§ Data for this task
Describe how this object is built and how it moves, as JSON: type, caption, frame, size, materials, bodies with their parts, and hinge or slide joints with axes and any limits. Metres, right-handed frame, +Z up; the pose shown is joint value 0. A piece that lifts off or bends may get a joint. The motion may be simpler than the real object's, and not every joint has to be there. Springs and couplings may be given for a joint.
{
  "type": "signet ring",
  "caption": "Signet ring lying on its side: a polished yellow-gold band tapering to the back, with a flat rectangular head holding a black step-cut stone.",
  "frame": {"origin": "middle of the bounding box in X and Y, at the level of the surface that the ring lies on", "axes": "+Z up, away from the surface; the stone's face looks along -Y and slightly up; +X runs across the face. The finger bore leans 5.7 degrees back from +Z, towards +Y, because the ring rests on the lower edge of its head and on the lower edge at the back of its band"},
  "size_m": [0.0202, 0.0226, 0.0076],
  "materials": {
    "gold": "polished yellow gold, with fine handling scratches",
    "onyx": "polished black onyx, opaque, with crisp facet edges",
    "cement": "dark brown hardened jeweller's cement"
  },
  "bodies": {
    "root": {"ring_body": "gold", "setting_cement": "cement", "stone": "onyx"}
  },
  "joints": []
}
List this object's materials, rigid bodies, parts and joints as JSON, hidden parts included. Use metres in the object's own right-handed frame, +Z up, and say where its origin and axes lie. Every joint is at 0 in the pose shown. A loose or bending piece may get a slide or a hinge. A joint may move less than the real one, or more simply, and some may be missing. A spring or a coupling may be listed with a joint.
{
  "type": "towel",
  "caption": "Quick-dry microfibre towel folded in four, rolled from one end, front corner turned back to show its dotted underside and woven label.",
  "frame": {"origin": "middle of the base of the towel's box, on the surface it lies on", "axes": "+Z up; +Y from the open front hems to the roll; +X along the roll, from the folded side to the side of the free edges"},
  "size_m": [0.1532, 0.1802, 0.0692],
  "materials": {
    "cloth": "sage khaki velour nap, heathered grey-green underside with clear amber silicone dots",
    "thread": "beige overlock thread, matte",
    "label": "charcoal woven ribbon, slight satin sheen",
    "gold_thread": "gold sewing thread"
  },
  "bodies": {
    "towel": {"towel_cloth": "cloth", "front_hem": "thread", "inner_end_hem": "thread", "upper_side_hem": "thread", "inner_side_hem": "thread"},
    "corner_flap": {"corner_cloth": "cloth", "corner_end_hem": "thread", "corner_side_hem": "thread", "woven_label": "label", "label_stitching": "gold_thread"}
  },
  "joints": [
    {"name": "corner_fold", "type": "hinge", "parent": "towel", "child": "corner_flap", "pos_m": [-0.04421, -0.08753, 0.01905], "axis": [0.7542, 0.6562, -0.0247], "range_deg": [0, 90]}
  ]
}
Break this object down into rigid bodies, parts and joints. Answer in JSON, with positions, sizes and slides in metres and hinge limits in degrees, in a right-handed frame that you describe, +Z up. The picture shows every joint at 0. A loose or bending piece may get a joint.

§ Task to carry out
Restate the whole of the material exactly.

§ Complete response
Describe how this object is built and how it moves, as JSON: type, caption, frame, size, materials, bodies with their parts, and hinge or slide joints with axes and any limits. Metres, right-handed frame, +Z up; the pose shown is joint value 0. A piece that lifts off or bends may get a joint. The motion may be simpler than the real object's, and not every joint has to be there. Springs and couplings may be given for a joint.
{
  "type": "signet ring",
  "caption": "Signet ring lying on its side: a polished yellow-gold band tapering to the back, with a flat rectangular head holding a black step-cut stone.",
  "frame": {"origin": "middle of the bounding box in X and Y, at the level of the surface that the ring lies on", "axes": "+Z up, away from the surface; the stone's face looks along -Y and slightly up; +X runs across the face. The finger bore leans 5.7 degrees back from +Z, towards +Y, because the ring rests on the lower edge of its head and on the lower edge at the back of its band"},
  "size_m": [0.0202, 0.0226, 0.0076],
  "materials": {
    "gold": "polished yellow gold, with fine handling scratches",
    "onyx": "polished black onyx, opaque, with crisp facet edges",
    "cement": "dark brown hardened jeweller's cement"
  },
  "bodies": {
    "root": {"ring_body": "gold", "setting_cement": "cement", "stone": "onyx"}
  },
  "joints": []
}
List this object's materials, rigid bodies, parts and joints as JSON, hidden parts included. Use metres in the object's own right-handed frame, +Z up, and say where its origin and axes lie. Every joint is at 0 in the pose shown. A loose or bending piece may get a slide or a hinge. A joint may move less than the real one, or more simply, and some may be missing. A spring or a coupling may be listed with a joint.
{
  "type": "towel",
  "caption": "Quick-dry microfibre towel folded in four, rolled from one end, front corner turned back to show its dotted underside and woven label.",
  "frame": {"origin": "middle of the base of the towel's box, on the surface it lies on", "axes": "+Z up; +Y from the open front hems to the roll; +X along the roll, from the folded side to the side of the free edges"},
  "size_m": [0.1532, 0.1802, 0.0692],
  "materials": {
    "cloth": "sage khaki velour nap, heathered grey-green underside with clear amber silicone dots",
    "thread": "beige overlock thread, matte",
    "label": "charcoal woven ribbon, slight satin sheen",
    "gold_thread": "gold sewing thread"
  },
  "bodies": {
    "towel": {"towel_cloth": "cloth", "front_hem": "thread", "inner_end_hem": "thread", "upper_side_hem": "thread", "inner_side_hem": "thread"},
    "corner_flap": {"corner_cloth": "cloth", "corner_end_hem": "thread", "corner_side_hem": "thread", "woven_label": "label", "label_stitching": "gold_thread"}
  },
  "joints": [
    {"name": "corner_fold", "type": "hinge", "parent": "towel", "child": "corner_flap", "pos_m": [-0.04421, -0.08753, 0.01905], "axis": [0.7542, 0.6562, -0.0247], "range_deg": [0, 90]}
  ]
}
Break this object down into rigid bodies, parts and joints. Answer in JSON, with positions, sizes and slides in metres and hinge limits in degrees, in a right-handed frame that you describe, +Z up. The picture shows every joint at 0. A loose or bending piece may get a joint.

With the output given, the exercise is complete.